# What to produce
Copy every line of the data exactly, leaving nothing out.

= = = = = = =

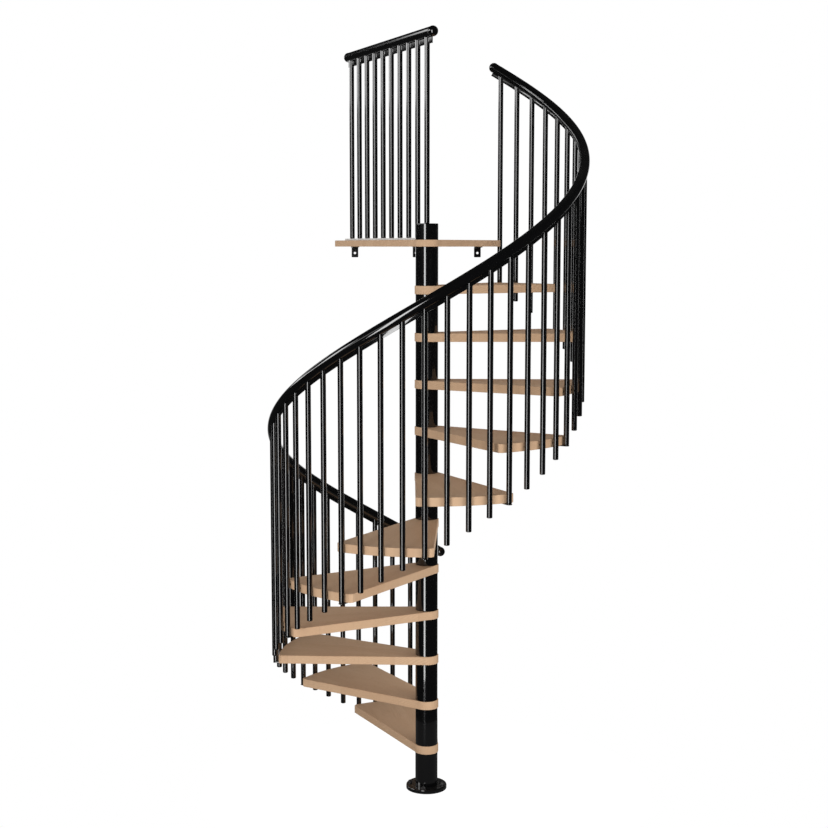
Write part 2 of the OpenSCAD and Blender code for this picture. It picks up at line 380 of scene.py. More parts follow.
@dataclass
class Piece:
    """One visible piece, gathered from solids and published as one object."""

    name: str
    finish: Finish
    replaces: Sequence[str] = ()
    crease: float = 33.0
    parts: list[tuple[Solid, np.ndarray]] = field(default_factory=list)

    def add(self, solid: Solid, grain: Optional[np.ndarray] = None) -> "Piece":
        """Add a solid, with its points' places in the wood where it is wood."""
        self.parts.append((solid, solid.points if grain is None else grain))
        return self

    def publish(self) -> None:
        """Make the mesh, weld its seams and poles, and let it ride on the root body."""
        points, faces = [], []
        for solid, _ in self.parts:
            faces += (solid.quads + len(points)).tolist()
            faces += (solid.triangles + len(points)).tolist()
            points += solid.points.tolist()
        mesh = bpy.data.meshes.new(self.name)
        mesh.from_pydata(points, [], faces)
        grain = np.concatenate([grain for _, grain in self.parts]).astype(np.float32)
        place = mesh.attributes.new(GRAIN, "FLOAT_VECTOR", "POINT")
        place.data.foreach_set("vector", grain.ravel())
        weld = bmesh.new()
        weld.from_mesh(mesh)
        bmesh.ops.remove_doubles(weld, verts=weld.verts, dist=WELD)
        bmesh.ops.dissolve_degenerate(weld, edges=weld.edges, dist=SLIVER)
        weld.to_mesh(mesh)
        weld.free()
        mesh.shade_smooth()
        mesh.set_sharp_from_angle(angle=math.radians(self.crease))
        mesh.materials.append(self.finish.material)
        piece = linked(self.name, mesh)
        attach(piece, "root")
        if self.replaces:
            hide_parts(*self.replaces)
        LOG.info("%s: %d faces", self.name, len(mesh.polygons))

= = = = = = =

# Response to this exercise
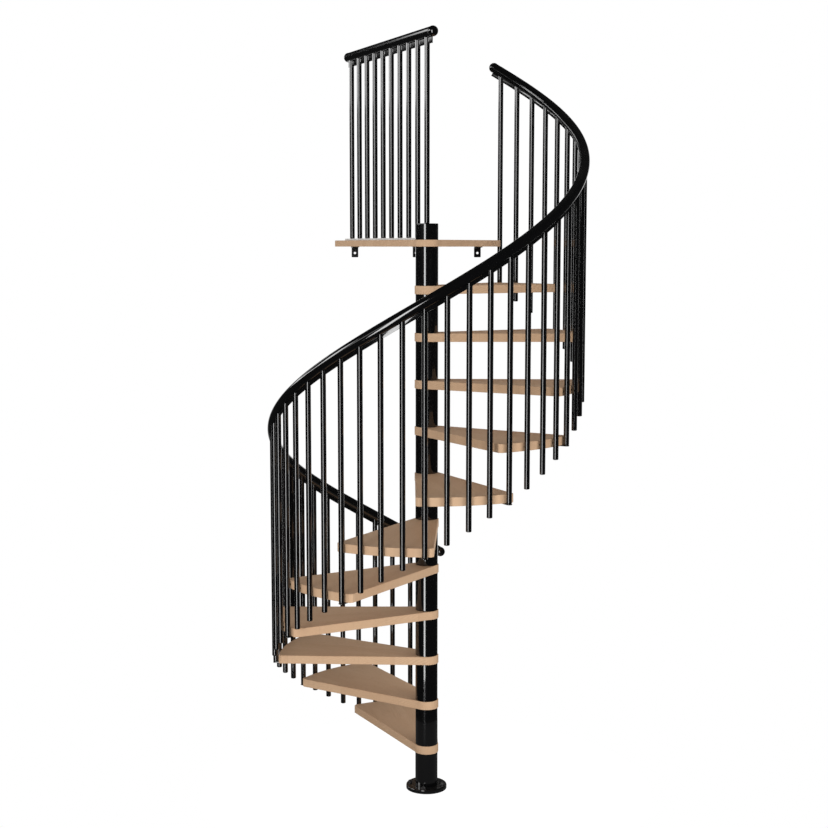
Write part 2 of the OpenSCAD and Blender code for this picture. It picks up at line 380 of scene.py. More parts follow.
@dataclass
class Piece:
    """One visible piece, gathered from solids and published as one object."""

    name: str
    finish: Finish
    replaces: Sequence[str] = ()
    crease: float = 33.0
    parts: list[tuple[Solid, np.ndarray]] = field(default_factory=list)

    def add(self, solid: Solid, grain: Optional[np.ndarray] = None) -> "Piece":
        """Add a solid, with its points' places in the wood where it is wood."""
        self.parts.append((solid, solid.points if grain is None else grain))
        return self

    def publish(self) -> None:
        """Make the mesh, weld its seams and poles, and let it ride on the root body."""
        points, faces = [], []
        for solid, _ in self.parts:
            faces += (solid.quads + len(points)).tolist()
            faces += (solid.triangles + len(points)).tolist()
            points += solid.points.tolist()
        mesh = bpy.data.meshes.new(self.name)
        mesh.from_pydata(points, [], faces)
        grain = np.concatenate([grain for _, grain in self.parts]).astype(np.float32)
        place = mesh.attributes.new(GRAIN, "FLOAT_VECTOR", "POINT")
        place.data.foreach_set("vector", grain.ravel())
        weld = bmesh.new()
        weld.from_mesh(mesh)
        bmesh.ops.remove_doubles(weld, verts=weld.verts, dist=WELD)
        bmesh.ops.dissolve_degenerate(weld, edges=weld.edges, dist=SLIVER)
        weld.to_mesh(mesh)
        weld.free()
        mesh.shade_smooth()
        mesh.set_sharp_from_angle(angle=math.radians(self.crease))
        mesh.materials.append(self.finish.material)
        piece = linked(self.name, mesh)
        attach(piece, "root")
        if self.replaces:
            hide_parts(*self.replaces)
        LOG.info("%s: %d faces", self.name, len(mesh.polygons))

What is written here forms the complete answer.